Para marcar a luta contra essa realidade de sangue e barbárie, todo dia 29 de janeiro o país celebra o Dia Nacional da Visibilidade Trans. A data foi instituída em 2004, no lançamento da primeira campanha contra a transfobia do Brasil. Para Maria Calara, este é um momento de expressar o orgulho trans, mas sem perder de vista a dura realidade dessas pessoas.
"Tem que haver a celebração, mas com respeito e com uma visão muito clara da realidade, senão a gente vai entrar no erro de viver uma utopia, um conto de fadas, algo que não é real. É importante celebrar as conquistas que a gente tem, mas é importante a gente ainda escancarar quantas de nós estamos morrendo, quantas de nós estamos sendo degoladas, abafadas e escondidas", aponta.
:: Assassinatos de pessoas trans aumentaram 41% em 2020 ::
Transfobia internacional
Apesar de ter deixado de viver no Brasil relativamente cedo, Maria Clara Daros conta que a transfobia não tem fronteiras. Ao chegar à Europa para tentar seus primeiros contatos profissionais como modelo, sua condição de mulher transexual foi um obstáculo para a carreira.
"Algumas agências tinham demonstrado muito interesse em mim [pelas fotos] e, depois que conheceram pessoalmente e souberam que eu era trans, mudaram de ideia, falaram que os clientes eram muito tradicionais", relata. Em países mais desenvolvidos, a realidade da violência física é menos evidente, mas o preconceito encontra outra formas de se manifestar.
"Depois de um ano e meio aqui, você vê uma outra realidade também, porque, quando o país é mais desenvolvido, o próprio preconceito também é mais desenvolvido. Ele é mais elaborado, mais sutil, mas ele existe e está aqui", acrescenta.
Trajetória
Nascida em Criciúma (SC), Maria Clara cresceu em uma família estruturada, com outras três irmãs, mas sempre se projetou na carreira em que ela viria a se consolidar. "Eu sempre quis ser modelo, e a minha identificação como pessoa transgênero veio tardia, aos 21 anos. Mas eu já sonhava em estar nas passarelas", conta.
A decisão de mudar de sexo realmente foi tomada já quando Maria Clara estava em São Paulo, cidade que lhe deu "abertura maior para a carreira e para a vida pessoal".
"A transição muda tudo na sua vida, não apenas os documentos.

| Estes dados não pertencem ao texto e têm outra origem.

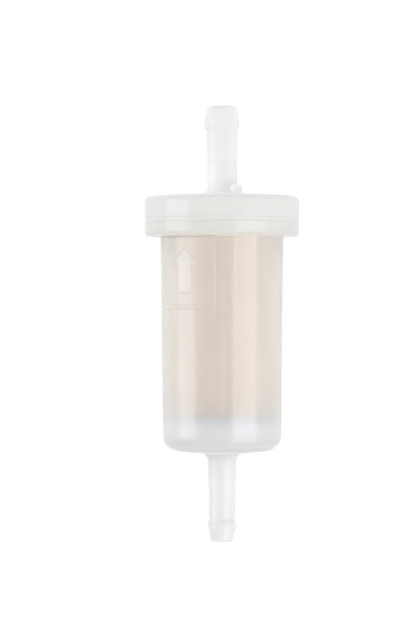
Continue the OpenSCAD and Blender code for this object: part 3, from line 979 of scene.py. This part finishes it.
def white_floor():
    """A floor that is plain white in the picture and an even pale grey in the object's reflections."""
    mat = material(
        "white floor",
        1.0,
        Base_Color=(FLOOR_GREY, FLOOR_GREY, FLOOR_GREY, 1),
        Specular_IOR_Level=0.0,
        Emission_Color=(1, 1, 1, 1),
    )
    path = add(mat, "ShaderNodeLightPath")
    drive(mat, "Emission Strength", path.outputs["Is Camera Ray"])
    mesh = bpy.data.meshes.new("floor")
    square = ((-1, -1), (1, -1), (1, 1), (-1, 1))
    corners = [(x * FLOOR_REACH, y * FLOOR_REACH, TIP_Z - FLOOR_DROP) for x, y in square]
    mesh.from_pydata(corners, [], [(0, 1, 2, 3)])
    mesh.materials.append(mat)
    obj = bpy.data.objects.new("floor", mesh)
    bpy.context.scene.collection.objects.link(obj)


white_floor()

AROUND, BEHIND, BEFORE, LEFT, RIGHT = 1.0, 0.86, 0.915, 1.28, 1.09  # radiance, by side
FRONT_TO_BACK = [(0.05, grey(BEFORE)), (0.35, grey(AROUND)), (0.75, grey(AROUND)), (0.95, grey(BEHIND))]


def spread(tree, value, ends):
    """A value carried over from one range to another: ends gives both ends of the first, then the second."""
    node = add(tree, "ShaderNodeMapRange")
    for key, end in zip(("From Min", "From Max", "To Min", "To Max"), ends):
        node.inputs[key].default_value = end
    tree.node_tree.links.new(value, node.inputs["Value"])
    return node.outputs["Result"]


def studio():
    """A bright surround, dimmer behind the object and the camera; the picture's background is plain white."""
    world = bpy.data.worlds.new("studio")
    bpy.context.scene.world = world
    world.use_nodes = True
    links = world.node_tree.links
    coords = add(world, "ShaderNodeTexCoord")
    split = add(world, "ShaderNodeSeparateXYZ")
    links.new(coords.outputs["Generated"], split.inputs[0])
    level = ramp(world, spread(world, split.outputs["Y"], (-1.0, 1.0, 0.0, 1.0)), FRONT_TO_BACK)
    for ends in ((-1.0, 0.0, LEFT, 1.0), (0.0, 1.0, 1.0, RIGHT)):
        both = add(world, "ShaderNodeMath", operation="MULTIPLY")
        links.new(level, both.inputs[0])
        links.new(spread(world, split.outputs["X"], ends), both.inputs[1])
        level = both.outputs["Value"]
    path = add(world, "ShaderNodeLightPath")
    mix = add(world, "ShaderNodeMix")
    links.new(path.outputs["Is Camera Ray"], mix.inputs["Factor"])
    links.new(level, mix.inputs["A"])
    mix.inputs["B"].default_value = 1.0
    background = world.node_tree.nodes["Background"]
    links.new(mix.outputs["Result"], background.inputs["Strength"])
    background.inputs["Color"].default_value = (1, 1, 1, 1)


studio()

CENTRE = (CAD_BOX[0] + CAD_BOX[1]) / 2
SOFTBOX_COLOR = (0.98, 1.0, 1.02)
SOFTBOX_DISTANCE = 0.9
SOFTBOX_TILT = 0.4  # a softbox faces a point this share of its own rise above the middle


def softbox(name, azimuth, width, height, rise, radiance):
    """A rectangular light that faces the object; its azimuth is from the camera, positive towards +X."""
    light = bpy.data.lights.new(name, "AREA")
    light.shape = "RECTANGLE"
    light.size = width
    light.size_y = height
    light.energy = radiance * math.pi * width * height
    light.color = SOFTBOX_COLOR
    obj = bpy.data.objects.new(name, light)
    a = math.radians(azimuth)
    out = Vector((math.sin(a) * SOFTBOX_DISTANCE, -math.cos(a) * SOFTBOX_DISTANCE, rise))
    obj.location = CENTRE + out
    aim = CENTRE + Vector((0, 0, rise * SOFTBOX_TILT)) - obj.location
    obj.rotation_euler = aim.to_track_quat("-Z", "Y").to_euler()
    obj.visible_camera = False
    bpy.context.scene.collection.objects.link(obj)


softbox("left softbox", -72, width=0.62, height=0.6, rise=0.03, radiance=2.4)
softbox("right softbox", 44.8, width=0.83, height=0.64, rise=-0.255, radiance=2.8)

# ---- the camera, which looks level along +Y ----

FRAME_W, FRAME_H = 413, 620
FILTER_SHARE = 0.7008  # of the picture's height that the filter's length takes
ASIDE, ABOVE = -0.0376, 0.0222  # the camera's place beside the middle, in shares of the picture's sides
DISTANCE = 0.6
SENSOR = 36.0

view_h = LENGTH * MM / FILTER_SHARE
camera = bpy.data.cameras.new("camera")
camera.sensor_width = SENSOR
camera.lens = SENSOR * DISTANCE / view_h
camera_obj = bpy.data.objects.new("camera", camera)
camera_obj.location = (ASIDE * view_h * FRAME_W / FRAME_H, -DISTANCE, CENTRE.z + ABOVE * view_h)
camera_obj.rotation_euler = (math.radians(90), 0, 0)
bpy.context.scene.collection.objects.link(camera_obj)
bpy.context.scene.camera = camera_obj
bpy.context.scene.view_settings.view_transform = "Standard"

A sociedade vai te entender de uma maneira diferente, vai te ler de uma maneira diferente. Os seus relacionamentos, que você acreditava que eram uma coisa, vão mudar. Os seus amigos, às vezes a sua família. Pode mudar pra melhor ou pode mudar pra pior", pondera.
Depois de já estar registrada e mudar os documentos para Maria Clara oficialmente, ainda na capital paulista, Maria Clara finalmente tomou a decisão de sair do país em busca do sonho. Pensou inicialmente na Itália, mas a França acabou sendo uma opção mais viável, por causa dos contatos e das amigas que já tinha no país. Olhando de volta para a sua terra natal, ao menos na carreira de modelo, ela enxerga um ambiente de muito mais oportunidades e abertura para pessoas trans.
"Eu acredito que hoje o Brasil, de um tempo pra cá, possibilita uma visibilidade e um campo de trabalho muito bom e rico para modelo. Não rico de dinheiro, mas de diversidade, de pessoas que estão na moda, da mente aberta do mercado para o diferente. Quando eu comecei a minha transição em São Paulo, eu não conhecia muitas meninas trans trabalhando. Eu conhecia só as que eram celebridades, mas umas duas ou três", lembra.
Canal no YouTube
Como forma de compartilhar sua própria experiência e ajudar outras pessoas que, como ela, viviam processos semelhantes, Maria Clara mantém o canal "Vish, Maria", no YouTube, onde também dialoga sobre questões do universo trans e da carreira de modelo.